According to the study update, what it called the "Charlie Sheen effect" had a big impact on HIV testing in the U.S., with sales of at-home testing nearly doubling the week of his announcement.
Researchers from the University of Southern California and the University of California at San Diego, among other institutions, published their findings today in the medical journal Prevention Science. The study was a follow-up to one published last year, which documented a surge in people searching for information on HIV and AIDS.
"Our strategy allowed us to provide a real-world estimation of the Charlie Sheen effect on HIV prevention and contrast that effect with our past formative assessment using Internet searches," study co-author Eric Leas, a research associate in the San Diego State University–UCSD doctoral program in public health, said in statement today.
The HIV test sales continued to be above normal over the next four weeks, fluctuating from approximately 20 percent to 60 percent above the previous level.
Surprisingly, researchers found that these numbers far surpassed the sales uptick after World AIDS Day. Despite widespread attention to encourage people to get tested or be HIV aware through the World AIDS Day campaign, they found that sales increased just 31 percent but that rates returned to normal the next week.

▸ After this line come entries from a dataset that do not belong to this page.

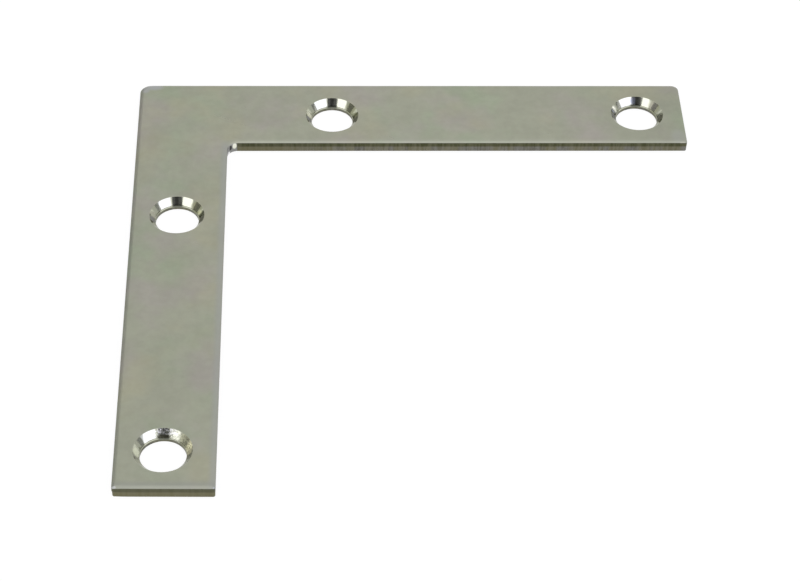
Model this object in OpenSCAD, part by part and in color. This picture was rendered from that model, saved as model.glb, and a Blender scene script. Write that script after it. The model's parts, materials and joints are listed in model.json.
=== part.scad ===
// Flat corner brace: an L punched from sheet steel, with four countersunk screw holes.
//
// The brace lies on its back face. The middle lines of the two arms cross at the origin, one arm
// runs along +X and the other along -Y, and the screws enter from +Z. The holes lie a little off
// the middle of the arms, as they do where a blank is punched in several strokes.

/* [Arms] */
// Length of the arm along X, from the outer corner to its end
arm_x_length = 76.2; // [60:0.1:150]
// Length of the arm along Y, from the outer corner to its end
arm_y_length = 76.2; // [60:0.1:150]
// Width of both arms
arm_width = 12.5; // [10:0.1:20]
// Thickness of the sheet
sheet_thickness = 1.6; // [1.4:0.1:3]

/* [Corners] */
// Radius of the outer corner, where the arms meet
outer_corner_r = 1.6; // [1:0.1:4]
// Radius of the fillet in the inner corner
inner_fillet_r = 1.4; // [0.8:0.1:4]
// Radius of the far corner at the end of the X arm
far_end_corner_r = 1; // [0.5:0.1:3]
// Radius of the other three corners at the ends of the arms
end_corner_r = 0.3; // [0.3:0.1:3]

/* [Punched edge] */
// Width of the rounded band that the punch draws down along the top edge
roll_width = 0.6; // [0.3:0.05:0.9]
// Depth of that band at the edge
roll_depth = 0.14; // [0.05:0.01:0.3]
// Height of the broken zone below the upright land
break_height = 0.9; // [0.4:0.1:1]
// How far the broken zone draws in at the back face
break_inset = 0.03; // [0.02:0.01:0.15]

/* [Screw holes] */
// Diameter of the straight land of each hole
land_d = 5.75; // [4:0.05:6.4]
// Diameter of each countersink at the top face
countersink_d = 7.3; // [6.8:0.1:9]
// Included angle of the countersinks
countersink_angle = 82; // [80:1:100]
// Distance from the outer edge of the Y arm to the inner hole of the X arm
x_arm_inner_hole_distance = 27; // [20:0.05:40]
// Distance from the end of the X arm to its end hole
x_arm_end_hole_inset = 6.35; // [5.5:0.05:10]
// Distance from the outer edge of the X arm to the inner hole of the Y arm
y_arm_inner_hole_distance = 27.35; // [20:0.05:40]
// Distance from the end of the Y arm to its end hole
y_arm_end_hole_inset = 6.2; // [5.5:0.05:10]

/* [Hole offsets from the middle of the arm, towards the inside of the corner] */
// Offset of the inner hole of the X arm
x_arm_inner_hole_offset = 0.3; // [-0.4:0.05:0.4]
// Offset of the end hole of the X arm
x_arm_end_hole_offset = -0.05; // [-0.4:0.05:0.4]
// Offset of the inner hole of the Y arm
y_arm_inner_hole_offset = -0.15; // [-0.4:0.05:0.4]
// Offset of the end hole of the Y arm
y_arm_end_hole_offset = -0.3; // [-0.4:0.05:0.4]

/* [Hidden] */

// Segments of a full circle
$fn = 96;
// How far a cutter reaches past the surface that it cuts
overcut = 0.2;
// How far the cutter of a side runs on into an outside corner, as a share of the corner's radius
run_on_share = 0.4;
// How far the cutter of the inside corner turns on past both ends of its arc, in degrees
turn_on_angle = 7.5;
// Radius of the rolled band, from its width and its depth
roll_r = (roll_width * roll_width + roll_depth * roll_depth) / (2 * roll_depth);
countersink_depth = (countersink_d - land_d) / 2 / tan(countersink_angle / 2);

// The sides of the L: the outer and inner edge and the end of each arm
x_arm_outer = arm_width / 2;
x_arm_inner = -arm_width / 2;
y_arm_outer = -arm_width / 2;
y_arm_inner = arm_width / 2;
x_arm_end = y_arm_outer + arm_x_length;
y_arm_end = x_arm_outer - arm_y_length;

// The outline, walked with the steel on the left: x, y, heading on arrival and radius.
// A negative radius marks the inner corner, where the walk turns right.
corners = [
    [y_arm_inner, x_arm_inner, 90, -inner_fillet_r],
    [x_arm_end, x_arm_inner, 0, end_corner_r],
    [x_arm_end, x_arm_outer, 90, far_end_corner_r],
    [y_arm_outer, x_arm_outer, 180, outer_corner_r],
    [y_arm_outer, y_arm_end, 270, end_corner_r],
    [y_arm_inner, y_arm_end, 0, end_corner_r]
];

hole_centres = [
    [y_arm_outer + x_arm_inner_hole_distance, -x_arm_inner_hole_offset],
    [x_arm_end - x_arm_end_hole_inset, -x_arm_end_hole_offset],
    [y_arm_inner_hole_offset, x_arm_outer - y_arm_inner_hole_distance],
    [y_arm_end_hole_offset, y_arm_end + y_arm_end_hole_inset]
];

function next_corner(i) = corners[(i + 1) % len(corners)];
function corner_size(c) = abs(c[3]);
function side_setback(c) = c[3] > 0 ? c[3] * (1 - run_on_share) : -c[3];
function heading(angle) = [cos(angle), sin(angle)];

// What an outside corner loses: the corner of the steel is at the origin, below and left of it
module corner_waste(r) {
    translate([-r, -r]) difference() {
        square(r + overcut);
        circle(r);
    }
}

// What the inside corner keeps: the corner is at the origin, the steel left of it and above
module inner_fillet(r) {
    difference() {
        translate([-overcut, -r]) square(r + overcut);
        translate([r, -r]) circle(r);
    }
}

module outline() {
    difference() {
        polygon([for (c = corners) [c[0], c[1]]]);
        for (c = corners) if (c[3] > 0)
            translate([c[0], c[1]]) rotate(c[2] - 90) corner_waste(c[3]);
    }
    for (c = corners) if (c[3] < 0)
        translate([c[0], c[1]]) rotate(c[2] - 90) inner_fillet(-c[3]);
}

// What the punch takes from the edge, as a section: x is the distance into the steel, y the height
module edge_section() {
    difference() {
        translate([-overcut, sheet_thickness - roll_r])
            square([overcut + roll_width, roll_r + overcut]);
        translate([roll_width, sheet_thickness - roll_r]) circle(roll_r);
    }
    slope = break_inset / break_height;
    low = -overcut;
    high = break_height + overcut;
    polygon([
        [break_inset - slope * low, low],
        [break_inset - slope * high, high],
        [-2 * overcut, high],
        [-2 * overcut, low]
    ]);
}

// The section carried along one straight side. It runs on into an outside corner, where it only
// reaches what the cutter of the corner takes as well, so no skin stays between the two.
module side_cutter(from, to) {
    turn = to[2];
    start = [from[0], from[1]] + heading(turn) * side_setback(from);
    length = norm([to[0] - from[0], to[1] - from[1]]) - side_setback(from) - side_setback(to);
    translate([start[0], start[1], 0]) rotate([0, 0, turn]) rotate([90, 0, 90])
        linear_extrude(length) edge_section();
}

// The section carried round one corner
module corner_cutter(c) {
    r = corner_size(c);
    outside = c[3] > 0;
    turn_on = outside ? 0 : turn_on_angle;
    turn = (outside ? c[2] - 90 : c[2]) - turn_on;
    side = outside ? c[2] + 90 : c[2] - 90;
    centre = [c[0], c[1]] - heading(c[2]) * r + heading(side) * r;
    translate([centre[0], centre[1], 0]) rotate([0, 0, turn]) rotate_extrude(angle = 90 + 2 * turn_on)
        intersection() {
            translate([r, 0]) mirror([outside ? 1 : 0, 0]) edge_section();
            // No part of the section may cross the axis of the corner
            translate([0, -2 * overcut])
                square([r + roll_width + overcut, sheet_thickness + 4 * overcut]);
        }
}

// Straight land and countersink of one screw hole
module screw_hole() {
    translate([0, 0, -overcut]) cylinder(d = land_d, h = sheet_thickness + 2 * overcut);
    translate([0, 0, sheet_thickness - countersink_depth])
        cylinder(d1 = land_d, d2 = countersink_d, h = countersink_depth);
    translate([0, 0, sheet_thickness]) cylinder(d = countersink_d, h = overcut);
}

module corner_brace() {
    color([0.61, 0.62, 0.56]) difference() {
        linear_extrude(sheet_thickness) outline();
        for (i = [0 : len(corners) - 1]) {
            side_cutter(corners[i], next_corner(i));
            corner_cutter(corners[i]);
        }
        for (p = hole_centres) translate([p[0], p[1], 0]) screw_hole();
    }
}

corner_brace();
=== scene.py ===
# %% [markdown]
# This script dresses a flat corner brace: an L of zinc-plated sheet steel with four countersunk
# screw holes. The CAD model gives its sizes and holds it fixed. Blender adds what a CAD solid
# leaves out: the fine shape of the punched edge and of the turned countersinks, the plating and
# the light of a small product studio. The work goes from the shape to the finish to the light,
# and each step starts with a few words on how the real thing is made.

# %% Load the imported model
import json
import math

import bmesh
import bpy
from mathutils import Matrix, Vector


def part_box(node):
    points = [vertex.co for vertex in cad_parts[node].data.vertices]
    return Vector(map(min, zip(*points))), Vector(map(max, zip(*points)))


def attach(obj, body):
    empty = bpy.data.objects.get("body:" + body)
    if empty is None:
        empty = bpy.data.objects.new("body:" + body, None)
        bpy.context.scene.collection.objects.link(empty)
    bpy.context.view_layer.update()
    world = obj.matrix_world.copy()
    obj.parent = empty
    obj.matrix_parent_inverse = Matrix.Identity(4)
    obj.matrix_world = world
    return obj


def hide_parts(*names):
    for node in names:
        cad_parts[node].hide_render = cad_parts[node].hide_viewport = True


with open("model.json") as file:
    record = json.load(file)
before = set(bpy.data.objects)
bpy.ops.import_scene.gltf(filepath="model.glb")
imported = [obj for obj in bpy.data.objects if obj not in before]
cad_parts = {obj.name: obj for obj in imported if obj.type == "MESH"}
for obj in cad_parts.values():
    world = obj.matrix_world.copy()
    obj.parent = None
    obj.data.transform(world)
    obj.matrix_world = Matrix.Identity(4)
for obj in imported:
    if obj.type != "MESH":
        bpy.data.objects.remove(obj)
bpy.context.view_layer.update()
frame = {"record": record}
low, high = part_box("corner_brace")
mm = 0.001
print("The CAD brace is", [round((b - a) / mm, 2) for a, b in zip(low, high)], "mm")

# %% [markdown]
# A brace like this is blanked from sheet in one stroke, so one set of sizes describes it. The box
# and the holes are read from the CAD model. The radii, the countersink and the profile of the
# punched edge aren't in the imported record, so they stand here once, in millimetres, as the
# maker's drawing would give them.

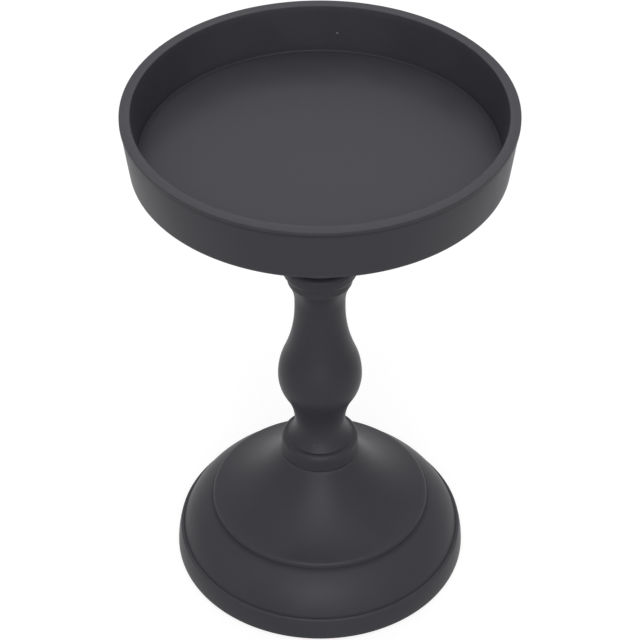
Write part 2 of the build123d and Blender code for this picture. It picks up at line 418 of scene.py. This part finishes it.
def turned(name, fine, columns, closed=True, centre=(0, 0), **marks):
    """Turn a fine outline round an upright line: centre + (r cos a, r sin a), and z as it is."""
    rows, outward, carried = rows_along(fine, closed, **marks)
    a = 2 * pi * np.arange(columns) / columns
    ray = np.stack([np.cos(a), np.sin(a)], axis=1)

    def round_the_axis(pairs, middle):
        """Carry every pair (r, z) round the axis: middle + (r cos a, r sin a), and z."""
        flat = pairs[:, None, :1] * ray[None] + np.array(middle)
        upright = np.broadcast_to(pairs[:, None, 1:], (len(pairs), columns, 1))
        return np.concatenate([flat, upright], axis=2).reshape(-1, 3)

    faces, used = skin(len(rows), columns, closed)
    carried = {mark: np.repeat(values, columns)[used] for mark, values in carried.items()}
    return piece_from(name, round_the_axis(rows, centre)[used], faces,
                      directions=round_the_axis(outward, (0, 0))[used], **carried)


# %% [markdown]
# ## Powder coat
#
# Powder is sprayed on dry and melts into a skin about a tenth of a millimetre thick. It dries to a
# fine orange peel, a gentle waviness about a millimetre long, with a faint grain over it. It is not
# quite evenly black, and a few specks of dust sit on it. Its colour is also painted a shade darker
# in hollows, as painted shade, and a shade paler on sharp edges, partly for the thinner coat there
# and partly as a painted highlight.
#
# We build it as one procedural material on Object coordinates, which are metres here, so every
# scale is a real length. Two noises give the waviness and the grain, a third, slow one varies the
# gloss, and the edge number from the lathe paints edges paler and hollows darker: painted highlight
# and painted shade, with the edges partly a thinner coat. Inside the base, where the spray hardly
# reaches, a mark from the outline lets the coat turn thin and patchy.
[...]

Testing is key to combating HIV, since symptoms of infection often do not appear for years. According to the CDC, 1 in 8 of those infected in the U.S. is not aware of having the virus.
John Ayers, a behavioral scientist at SDSU, said the study could help public health officials better engage with people.
"We can make public health more connected to the public it serves," he told ABC News. According to him, the public health system is top-down, and informational messages come mainly from experts. "We forgot to listen to the public, and this is what the public is engaging on."
Ayers and his team also looked at how search terms on Google trends were associated with increased sales and found they could predict sales within a somewhat small margin of error.
"We can discover when events are occurring, measure their impact and work to grow their impact," he said. "That's what public health can become."
The case shows it is key for public health officials to take advantage of these public announcements, according to Dr. Barron Lerner, a professor of medicine and population health at NYU Langone Medical Center.
"People look down at celebrities and feel that the information that's being generated is not useful to regular people," Lerner said. "But it reminds us that, regardless of who the person is, it will at least generate interest."
Ayers had a similar take. "It's an empowering message. The truth is that you can make a difference by just speaking out on something," he said. "We all hear talk is cheap. That's not true."
Lerner said that Sheen's talking about his high-risk sexual practices may have also helped educate people about risks surrounding HIV, which is primarily spread through sexual contact and intravenous drug use. Additionally, Lerner said, more people getting tested for HIV is "a good thing, regardless of who he is."
Dr. Crystal Tan contributed to this article. She is an anesthesiology resident at Massachusetts General Hospital and part of the ABC News medical unit.